[BEGIN DATASET EXCERPT]

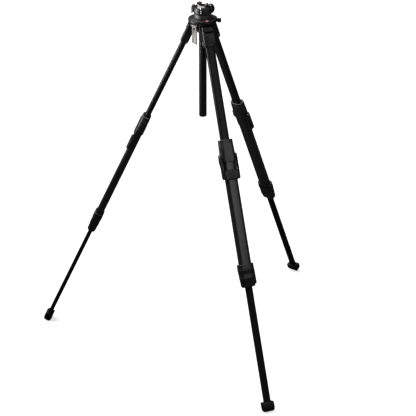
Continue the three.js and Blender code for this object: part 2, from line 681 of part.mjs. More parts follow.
// A band round the back of the drum with three upright finger grips.
function gripGeometry() {
  const { inner, outer, bottom, top, from, to } = GRIP;
  const start = THREE.MathUtils.degToRad(from);
  const end = THREE.MathUtils.degToRad(to);
  const band = new THREE.Shape();
  band.absarc(0, 0, outer, start, end);
  band.absarc(0, 0, inner, end, start, true);
  const body = join(upright(band, bottom, top, 12), ...LOBES.map(lobeGeometry));
  const drumRoom = rodUp(inner, bottom - 2 * PAST, LOBE_CAP.bottom, 0, 0, 32);
  const jawRoom = rodUp(LOBE_CAP.inner, LOBE_CAP.bottom - 1, top + 4 * PAST, 0, 0, 32);
  return cut(body, drumRoom, jawRoom);
}

function jawGeometry({ outline, height }) {
  const bottom = DRUM.top + GAP;
  const shape = new THREE.Shape(outline.map(([x, y]) => new THREE.Vector2(x, y)));
  const options = {
    depth: height - 2 * JAW_BEVEL.height,
    bevelEnabled: true,
    bevelThickness: JAW_BEVEL.height,
    bevelSize: JAW_BEVEL.inset,
    bevelOffset: -JAW_BEVEL.inset,
    bevelSegments: 1,
    curveSegments: 4,
  };
  return new THREE.ExtrudeGeometry(shape, options).translate(0, 0, bottom + JAW_BEVEL.height);
}

function buildHead() {
  const head = new THREE.Group();
  head.rotation.z = HEAD_TURN;
  const { radius, bottom, top, side, out } = CATCH;
  const pieces = [
    ['head_neck', neckGeometry(), MATERIALS.silver],
    ['head_drum', drumGeometry(), MATERIALS.casting],
    ['grip_ring', gripGeometry(), MATERIALS.rubber],
    ['fixed_jaw', jawGeometry(FIXED_JAW), MATERIALS.silver],
    ['moving_jaw', jawGeometry(MOVING_JAW), MATERIALS.silver],
    ['plate_stop', jawGeometry(PLATE_STOP), MATERIALS.silver],
    ['release_catch', rodUp(radius, bottom, top, side, -out, 12), MATERIALS.steel],
  ];
  for (const [name, geometry, material] of pieces) {
    add(head, name, geometry, material);
  }
  return head;
}

// ---------------------------------------------------------------- the whole tripod

const tripod = new THREE.Group();
tripod.add(buildCentre(), buildHead(), ...LEGS.map(buildLeg));

const group = new THREE.Group();
group.add(tripod);
group.updateMatrixWorld(true);
const box = new THREE.Box3().setFromObject(group, true);
const middle = box.getCenter(new THREE.Vector3());
tripod.position.set(-middle.x, -middle.y, -box.min.z);

export default group;
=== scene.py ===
"""Looks of a three-leg camera tripod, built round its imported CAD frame.

Each leg is modelled in its own frame: x points away from the column, y across the leg, z up the
leg, and the origin is where the leg's axis meets the column's. The centre is modelled on the
column's axis.
Shapes are drawn in millimetres.
"""

import json
from math import acos, atan2, cos, hypot, pi, radians, sin

import bmesh
import bpy
import numpy as np
from mathutils import Matrix, Vector


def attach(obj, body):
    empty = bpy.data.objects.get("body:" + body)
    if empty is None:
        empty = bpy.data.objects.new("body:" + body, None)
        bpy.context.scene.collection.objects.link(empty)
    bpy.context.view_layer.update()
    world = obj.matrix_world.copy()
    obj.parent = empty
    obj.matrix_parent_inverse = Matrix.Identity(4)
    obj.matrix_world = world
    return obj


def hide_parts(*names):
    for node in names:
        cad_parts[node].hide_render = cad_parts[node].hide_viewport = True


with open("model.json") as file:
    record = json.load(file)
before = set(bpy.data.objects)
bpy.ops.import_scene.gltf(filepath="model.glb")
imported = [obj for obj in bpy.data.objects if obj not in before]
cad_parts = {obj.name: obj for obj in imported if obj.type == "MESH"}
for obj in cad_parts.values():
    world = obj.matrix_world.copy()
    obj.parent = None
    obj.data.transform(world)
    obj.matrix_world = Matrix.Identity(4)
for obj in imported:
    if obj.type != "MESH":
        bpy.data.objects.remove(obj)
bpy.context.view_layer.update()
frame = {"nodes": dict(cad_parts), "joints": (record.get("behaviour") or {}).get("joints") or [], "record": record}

MM = 0.001
JOINTS = {joint["name"]: joint for joint in frame["joints"]}

# Sizes that more than one function needs, in millimetres.
CORNER = 0.42  # a tube's corner radius as a part of its depth
COLLAR_CORNER = 0.44  # the same for the collars
HINGE_BORE = 4.3  # radius
RIVET_OUT = 6  # from the leg's axis to the lever's rivet
COVER_HEIGHT = 0.9  # how far the pad stands above the head's drum
FAR = 40  # clear of the piece on both sides, for a cut that goes through
AXIS_RADIUS = 0.02  # of the ring that closes a turned shape on its axis
SHARP_ANGLE = radians(36)  # edges sharper than this are drawn sharp

# The grip's bulges: angle round the head, distance out, radius, bottom and top.
LOBES = ((-3, 26.8, 18.0, 1361, 1398.5), (106, 35.5, 8.6, 1363, 1386), (168, 34.5, 9.0, 1363, 1394))
GRIP_SCREWS = (((30.0, -12.8, 1395.0), 2.4), ((-35.5, 3.0, 1391.8), 1.8))  # place and radius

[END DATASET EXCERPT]

→ OBJECTIVE:
From the line with "const tripod = new THREE.Group();" through the line with "imported = [obj", set down every line exactly and nothing besides.

→ PROBLEM SOLUTION:
const tripod = new THREE.Group();
tripod.add(buildCentre(), buildHead(), ...LEGS.map(buildLeg));

const group = new THREE.Group();
group.add(tripod);
group.updateMatrixWorld(true);
const box = new THREE.Box3().setFromObject(group, true);
const middle = box.getCenter(new THREE.Vector3());
tripod.position.set(-middle.x, -middle.y, -box.min.z);

export default group;
=== scene.py ===
"""Looks of a three-leg camera tripod, built round its imported CAD frame.

Each leg is modelled in its own frame: x points away from the column, y across the leg, z up the
leg, and the origin is where the leg's axis meets the column's. The centre is modelled on the
column's axis.
Shapes are drawn in millimetres.
"""

import json
from math import acos, atan2, cos, hypot, pi, radians, sin

import bmesh
import bpy
import numpy as np
from mathutils import Matrix, Vector


def attach(obj, body):
    empty = bpy.data.objects.get("body:" + body)
    if empty is None:
        empty = bpy.data.objects.new("body:" + body, None)
        bpy.context.scene.collection.objects.link(empty)
    bpy.context.view_layer.update()
    world = obj.matrix_world.copy()
    obj.parent = empty
    obj.matrix_parent_inverse = Matrix.Identity(4)
    obj.matrix_world = world
    return obj


def hide_parts(*names):
    for node in names:
        cad_parts[node].hide_render = cad_parts[node].hide_viewport = True


with open("model.json") as file:
    record = json.load(file)
before = set(bpy.data.objects)
bpy.ops.import_scene.gltf(filepath="model.glb")
imported = [obj for obj in bpy.data.objects if obj not in before]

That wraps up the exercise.